Being in that environment can sometimes be bitter sweet. It’s intimidating. When those around me are sharing their school experiences, I am sometimes left to wonder what my life would have looked like if I had been able to complete my studies. I used to get nervous before introducing myself in front of large audiences because I thought that I didn’t belong in those situations. It’s only been recently that I’ve embraced my own role, realizing that I must be doing something right and that I have valuable skills that I can bring to the table.

This is where my life purpose comes in. Drawing on my experiences, I believe that there aren’t currently enough opportunities for adults to develop their professional skills after graduating from high school. There is also a lack of mentorship at that level. Internships and mentorships are usually attained through an academic environment, but what about those young adults who are outside of that? What are they left to do? What are their ambitions? Are they comfortable in their environment? Do they want to travel and expand their experiences? Are they okay with staying in the same place?

These are questions that I wonder about regarding the people in my social circle, and they are questions that apply to me personally. From growing up in East L.A and my deep connections with the community, I know that this can be a tough stage of life for first generation Americans. Due to our concern with traditions, we can easily get too comfortable and conform to an expected norm.

My father is one of my biggest role models, and in business I want to finish what he has started. In Mexico, he was part of the first generation of nutritionists, working statewide in San Luis Potosi as the overarching nutrition specialist who would help people in both rural communities and large cities. He always talks to me about how he enjoyed helping out those who were in need. Rather than staying in the office, he would make an effort to go to the small pueblos and knock on doors to educate farmers – on sanitary needs, on what might be toxic to consume, on what might not be safe to eat. Today he works in transportation and logistics, but he still follows those same principles about helping others and treating people fairly.

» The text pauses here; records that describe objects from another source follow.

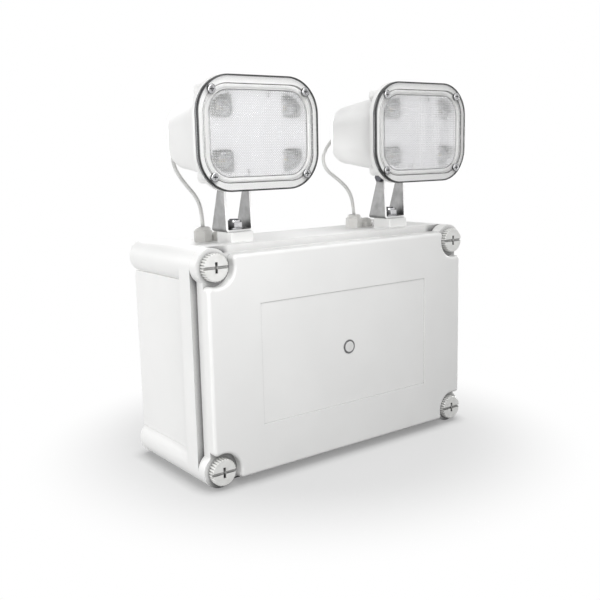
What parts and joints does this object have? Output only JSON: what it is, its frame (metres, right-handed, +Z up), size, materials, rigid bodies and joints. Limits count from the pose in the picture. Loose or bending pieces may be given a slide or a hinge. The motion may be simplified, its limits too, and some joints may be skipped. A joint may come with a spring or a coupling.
{
  "type": "twin-head emergency light",
  "caption": "Wall-mounted emergency light: a white battery enclosure with two adjustable lamp heads on brackets along its top.",
  "frame": {"origin": "centre of the four wall fixing holes, on the back face that meets the wall", "axes": "+Z up, +Y into the wall, +X to the right as seen from the front, so the lid faces -Y"},
  "size_m": [0.3, 0.1275, 0.3335],
  "materials": {
    "enclosure_white": "fine satin moulded",
    "screw_white": "satin moulded",
    "entry_white": "satin moulded nylon",
    "head_white": "smooth moulded",
    "seal_grey": "soft",
    "button_white": "satin",
    "switch_black": "moulded",
    "spring_steel": "drawn wire",
    "nut_plated": "zinc plated",
    "bolt_steel": "machined",
    "bracket_steel": "brushed sheet",
    "tray_steel": "powder coated",
    "battery_case": "moulded",
    "board_green": "solder resist",
    "transformer_core": "varnished stack",
    "relay_case": "moulded",
    "can_sleeve": "shrunk sleeve",
    "terminal_grey": "moulded",
    "fuse_glass": "moulded and glazed",
    "lead_grey": "smooth sheath",
    "lens_clear": "clear, fine lines behind the window",
    "reflector_white": "smooth moulded",
    "led_ceramic": "solder resist and ceramic",
    "optic_clear": "polished",
    "screw_stainless": "stainless",
    "grommet_black": "soft"
  },
  "bodies": {
    "enclosure": {"base_box": "enclosure_white", "lid": "enclosure_white", "lid_gasket": "seal_grey", "button_bezel": "button_white", "button_nut": "nut_plated", "button_spring": "spring_steel", "test_switch": "switch_black", "gear_tray": "tray_steel", "tray_screws": "nut_plated", "battery_pack": "battery_case", "battery_strap": "nut_plated", "control_board": "board_green", "board_pillars": "nut_plated", "relay": "relay_case", "capacitors": "can_sleeve", "terminal_block": "terminal_grey", "fuse_holder": "fuse_glass", "transformer": "transformer_core", "pan_bolts": "bolt_steel", "pan_washers": "nut_plated", "pan_nuts": "bolt_steel", "blanking_plugs": "entry_white", "entry_locknuts": "entry_white", "spacer_left": "enclosure_white", "gland_body_left": "entry_white", "gland_nut_left": "entry_white", "lead_left": "lead_grey", "spacer_right": "enclosure_white", "gland_body_right": "entry_white", "gland_nut_right": "entry_white", "lead_right": "lead_grey"},
    "bracket_left": {"bracket_left": "bracket_steel", "pivot_bolt_left": "bolt_steel", "pivot_nut_left": "bolt_steel"},
    "head_left": {"head_housing_left": "head_white", "lens_gasket_left": "seal_grey", "reflector_left": "reflector_white", "led_board_left": "led_ceramic", "led_optics_left": "optic_clear", "lens_cover_left": "lens_clear", "lens_screws_left": "screw_stainless", "lead_grommet_left": "grommet_black"},
    "bracket_right": {"bracket_right": "bracket_steel", "pivot_bolt_right": "bolt_steel", "pivot_nut_right": "bolt_steel"},
    "head_right": {"head_housing_right": "head_white", "lens_gasket_right": "seal_grey", "reflector_right": "reflector_white", "led_board_right": "led_ceramic", "led_optics_right": "optic_clear", "lens_cover_right": "lens_clear", "lens_screws_right": "screw_stainless", "lead_grommet_right": "grommet_black"},
    "lid_screw_tl": {"lid_screw_tl": "screw_white"},
    "lid_screw_tr": {"lid_screw_tr": "screw_white"},
    "lid_screw_bl": {"lid_screw_bl": "screw_white"},
    "lid_screw_br": {"lid_screw_br": "screw_white"},
    "test_button": {"test_button": "button_white"}
  },
  "joints": [
    {"name": "lid_screw_turn_tl", "type": "hinge", "parent": "enclosure", "child": "lid_screw_tl", "pos_m": [-0.135, -0.12, 0.085], "axis": [0, 1, 0], "range_deg": [0, 90]},
    {"name": "lid_screw_turn_tr", "type": "hinge", "parent": "enclosure", "child": "lid_screw_tr", "pos_m": [0.135, -0.12, 0.085], "axis": [0, 1, 0], "range_deg": [0, 90]},
    {"name": "lid_screw_turn_bl", "type": "hinge", "parent": "enclosure", "child": "lid_screw_bl", "pos_m": [-0.135, -0.12, -0.085], "axis": [0, 1, 0], "range_deg": [0, 90]},
    {"name": "lid_screw_turn_br", "type": "hinge", "parent": "enclosure", "child": "lid_screw_br", "pos_m": [0.135, -0.12, -0.085], "axis": [0, 1, 0], "range_deg": [0, 90]},
    {"name": "test_button_press", "type": "slide", "parent": "enclosure", "child": "test_button", "axis": [0, 1, 0], "range_m": [0, 0.0015], "stiffness_N_per_m": 400, "springref_m": -0.002, "deforming": ["button_spring"]},
    {"name": "pan_left", "type": "hinge", "parent": "enclosure", "child": "bracket_left", "pos_m": [-0.09, -0.081, 0.109], "axis": [0, 0, 1], "range_deg": [-45, 45], "deforming": ["lead_left"]},
    {"name": "tilt_left", "type": "hinge", "parent": "bracket_left", "child": "head_left", "pos_m": [-0.09, -0.0835, 0.1477], "axis": [1, 0, 0], "range_deg": [-30, 30], "deforming": ["lead_left"]},
    {"name": "pan_right", "type": "hinge", "parent": "enclosure", "child": "bracket_right", "pos_m": [0.09, -0.081, 0.109], "axis": [0, 0, 1], "range_deg": [-45, 45], "deforming": ["lead_right"]},
    {"name": "tilt_right", "type": "hinge", "parent": "bracket_right", "child": "head_right", "pos_m": [0.09, -0.0835, 0.1477], "axis": [1, 0, 0], "range_deg": [-30, 30], "deforming": ["lead_right"]}
  ]
}
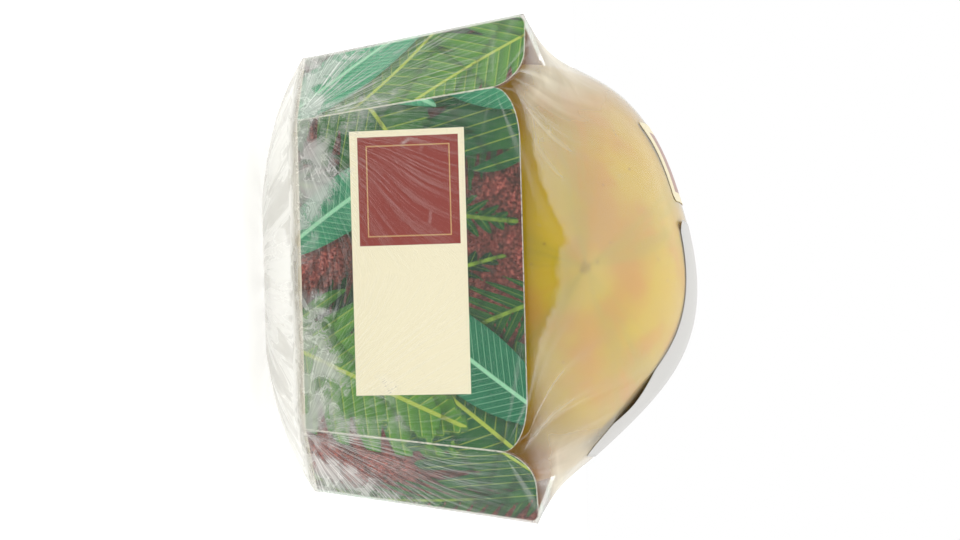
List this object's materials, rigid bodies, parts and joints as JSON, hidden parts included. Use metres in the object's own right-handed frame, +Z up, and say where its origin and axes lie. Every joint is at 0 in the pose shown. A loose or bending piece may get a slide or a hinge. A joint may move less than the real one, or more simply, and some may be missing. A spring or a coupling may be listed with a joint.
{
  "type": "packed papaya",
  "caption": "Whole ripe papaya lying tilted in a printed board cradle with lobed walls, under clear stretch film gathered beneath it, with plain paper labels stuck on top.",
  "frame": {"origin": "on the resting surface, under the middle of the carton", "axes": "+Z up, +Y from the carton's front wall to its back wall along the fruit's length, +X to the right as the front wall is seen"},
  "size_m": [0.148, 0.1722, 0.1335],
  "materials": {
    "skin": "satin",
    "board": "satin",
    "film": "gloss",
    "white_paper": "satin",
    "cream_paper": "satin"
  },
  "bodies": {
    "root": {"papaya": "skin", "carton_cradle": "board", "film_wrap": "film", "white_label": "white_paper", "cream_label": "cream_paper"}
  },
  "joints": []
}
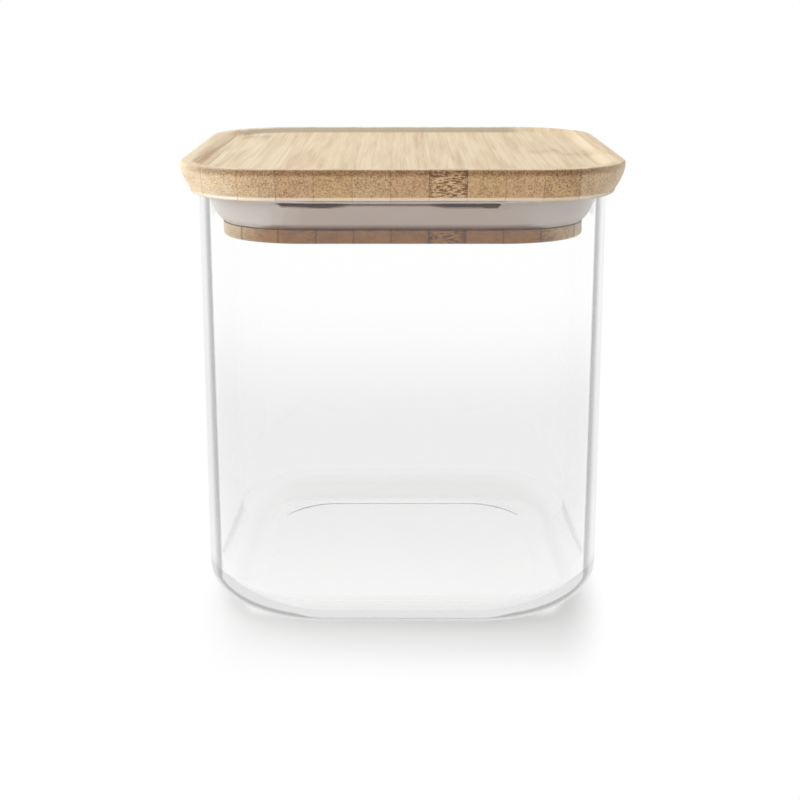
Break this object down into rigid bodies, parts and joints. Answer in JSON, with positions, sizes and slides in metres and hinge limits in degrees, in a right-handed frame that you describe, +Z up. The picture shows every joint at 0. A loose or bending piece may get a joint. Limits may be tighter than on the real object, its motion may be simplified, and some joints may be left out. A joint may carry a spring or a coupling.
{
  "type": "food storage jar",
  "caption": "Square glass storage jar with soft corners, a laminated bamboo lid with a shallow stacking tray, and a silicone sealing ring.",
  "frame": {"origin": "on the surface that the jar stands on, under the middle of its base", "axes": "+Z up out of the jar's mouth; -Y is the front, where the lid shows the staves' end grain; the staves run along Y"},
  "size_m": [0.1056, 0.1056, 0.1129],
  "materials": {
    "jar_glass": "clear, polished",
    "lid_bamboo": "sanded and oiled",
    "seal_silicone": "milky, satin"
  },
  "bodies": {
    "jar": {"glass_jar": "jar_glass"},
    "lid": {"silicone_seal": "seal_silicone", "lid_stave_01": "lid_bamboo", "lid_stave_02": "lid_bamboo", "lid_stave_03": "lid_bamboo", "lid_stave_04": "lid_bamboo", "lid_stave_05": "lid_bamboo", "lid_stave_06": "lid_bamboo", "lid_stave_07": "lid_bamboo", "lid_stave_08": "lid_bamboo", "lid_stave_09": "lid_bamboo", "lid_stave_10": "lid_bamboo", "lid_stave_11": "lid_bamboo", "lid_stave_12": "lid_bamboo", "lid_stave_13": "lid_bamboo"}
  },
  "joints": [
    {"name": "lid_lift", "type": "slide", "parent": "jar", "child": "lid", "axis": [0, 0, 1], "range_m": [0, 0.12]}
  ]
}
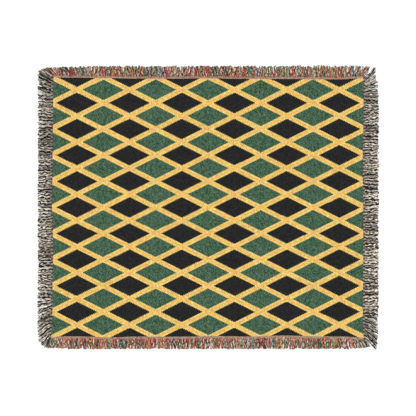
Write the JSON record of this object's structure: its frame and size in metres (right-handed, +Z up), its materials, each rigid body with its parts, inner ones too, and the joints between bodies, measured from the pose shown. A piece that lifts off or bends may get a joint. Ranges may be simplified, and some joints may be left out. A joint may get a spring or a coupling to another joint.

The Urban Futures Lab is helping me to reinvent my family tradition by pushing me to think about questions that I did not previously consider. I want to study business because I believe that it is a career in which I can grow. More importantly, by developing a business of my own I can define exactly how I help those young adults that I mentioned. In the same way that Roland balances his time to become a “super connector” for other people, I want to be able to connect young adults with career opportunities to facilitate their growth.

At Public Matters, witnessing how a social enterprise can operate as a business to undertake meaningful work has allowed me to think about the impact that my own future business might have on adolescents. I am grateful to be working on Greetings from East LA because it allows me to grow as a mentor and connector within my own community. I want to create positive change in my community and challenge its negative stigma. Through projects like these, I am both learning and paving my own path.

Being an Urban Futures Lab Fellow is truly a blessing. It is a program that allows me to grow both personally and professionally within a business context. Alongside project-based work, I am gaining insights into how initiatives are constructed, how networks are developed, and how change is made.